Los olores se mantienen en la alcoba, permanecerán
siempre porque están impregnados en las paredes y en los muebles. El aire
mezcla el tabaco y el yodo y, de nuevo, recorre la estancia austera y cálida,
como aquel atardecer camuflado de verano en el que, a veces, parecen percibirse
voces del pasado que quedaron encerradas en el escenario de su propia vivencia
para siempre.
Se
agita el humo de un cigarrillo que se consume y la penumbra va adueñándose sin
remisión de los ángulos y los recodos mientras Nari, que tiene la copa de vino entre las manos, acaba de relatar
aquella operación maltesa, de la que quedaron algunas buenas amistades en la Fatah palestina.
Cuando
regresa a las sombras de la habitación, lo hace con los ojos llorosos y
escupiendo en cada retazo de sus palabras una añoranza por su viejo Maestro, El Viajero, el hombre diplomático. Seguramente
fue el último de una raza de “perros” fogueados en tierras hostiles y
condiciones a las que hoy la tecnología y la evolución han allanado el terreno.
Pero
ahora, al fin, es alguien que nunca existió. Como sucedió con su anterior y
primer Gran Hombre, el iraní. Nunca
existieron salvo para el puñado de privilegiados que los conocieron.

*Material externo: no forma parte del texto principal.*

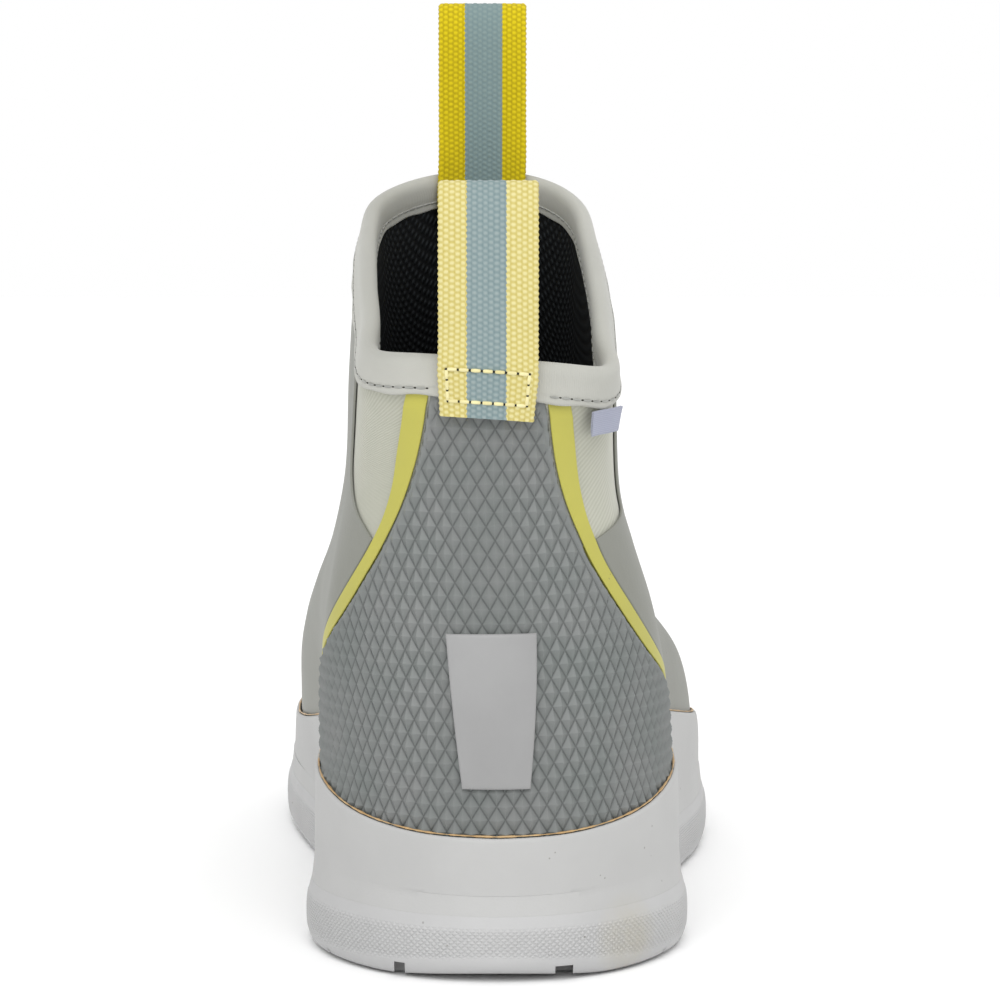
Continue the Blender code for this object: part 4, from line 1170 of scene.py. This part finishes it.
INNER_FINISHES = {"strobel_board": BOARD, "footbed_foam": BLACK_FOAM, "heel_counter": STIFF,
                  "toe_puff": STIFF, "collar_foam": CORE}
for name, material in INNER_FINISHES.items():
    node = frame["nodes"][name]
    node.data.materials.clear()
    node.data.materials.append(material)


# ---------------------------------------------------------------- floor, light and camera

def make_floor():
    bpy.ops.object.select_all(action="DESELECT")
    bpy.ops.mesh.primitive_plane_add(size=60.0, location=(0, 0, -0.0004))
    floor = bpy.context.object
    floor.name = "floor"
    m, _ = started("matt_white_paper", 0.9, Base_Color=tint("#ffffff"), Specular_IOR_Level=0.1)
    floor.data.materials.append(m)


def make_sun(name, turn, power, spread):
    """A very wide, soft light that shines evenly over the boot and the whole floor."""
    light = bpy.data.lights.new(name, "SUN")
    light.energy = power
    light.angle = math.radians(spread)
    o = bpy.data.objects.new(name, light)
    o.rotation_euler = [math.radians(k) for k in turn]
    bpy.context.scene.collection.objects.link(o)


def make_studio():
    """A white tent: bright near the horizon, dimmer overhead, with a soft key from high in front."""
    world = bpy.data.worlds.new("studio")
    bpy.context.scene.world = world
    world.use_nodes = True
    sky = world.node_tree.nodes["Background"]
    sky.inputs["Color"].default_value = (1, 1, 1, 1)
    part = add(world, "SeparateXYZ", {0: add(world, "TexCoord")["Generated"]})
    fade = add(world, "MapRange", {0: part[2], 1: 0.15, 2: 0.6, 3: 1.0, 4: 0.66})
    world.node_tree.links.new(fade[0], sky.inputs["Strength"])
    make_sun("key", (42, 0, -3), 1.45, 45)
    make_sun("fill", (20, 0, 140), 0.4, 90)
    bpy.context.scene.view_settings.view_transform = "Standard"


def make_camera():
    data = bpy.data.cameras.new("camera")
    data.lens = 112.36
    data.sensor_width = 36.0
    data.shift_x = 0.0127
    camera = bpy.data.objects.new("camera", data)
    bpy.context.scene.collection.objects.link(camera)
    camera.location = (-0.00215, -0.8304, 0.1540)
    camera.rotation_euler = (math.radians(90 - 3.986), 0, 0)
    bpy.context.scene.camera = camera


make_floor()
make_studio()
make_camera()
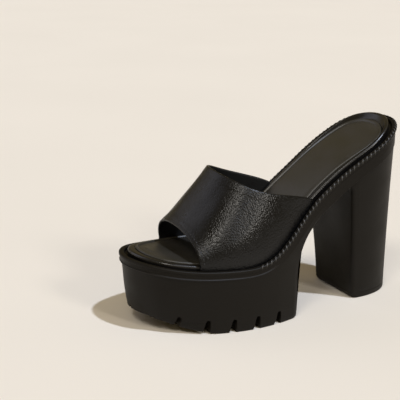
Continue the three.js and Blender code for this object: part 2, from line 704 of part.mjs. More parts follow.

Nari hace una pausa y cierra los ojos mientras bebe un largo trago de vino
blanco, muy frio y griego. Ahora ninguno de ellos está. Su último Gran Hombre murió después de la Navidad,
en España. Cumpliendo su voluntad, las cenizas fueron esparcidas por distintos
y distantes lugares de África para que no existiera tumba de aquel que quiso
ser de muchos sitios.
Los
segundos reflexivos se alargan y parece que estuviese haciendo un esfuerzo
mental para aflojar la presión que soporta aquel cerebro comprimido por tanto pus que debe supurar. Posiblemente
por eso había preferido desaparecer durante un tiempo indefinido, hasta que un
día alguien, sin esperarlo, vuelva a saber de él por casualidad.
También
por ese motivo allí estaba, aprendiendo a vivir la vida de forma diferente. En
aquella especie de trance encontró en esa casa el recogimiento, la soledad y el
silencio para escuchar las voces del pasado, para despedirse entre memoria y
olores de bazar.
Para desear buen viaje a aquellos que
se fueron un día, pero dejaron olvidado el “adiós” deseado flotando en el
último instante.
Quizás
por cosas así él parecía sentirse cómodo allí, reconfortado por la brisa
atlántica, en algún lugar de una Lisboa que se abre al Gran Azul y se tiñe de romanticismo y fado al atardecer.
Con
el paso de las horas la noche ha alcanzado a engancharse como una telaraña en
una esquina de la ventana. Hace unos minutos que todo está en silencio, los
mismos que hace que Nari se quedó
dormido, vencido por la tensión y las emociones. En
sus sueños peleará por volver a comenzar, y así será si resiste. Al final todo
volverá a una génesis distinta, que sumada a las anteriores formará el libro de
la vida, con sus aciertos y sus errores.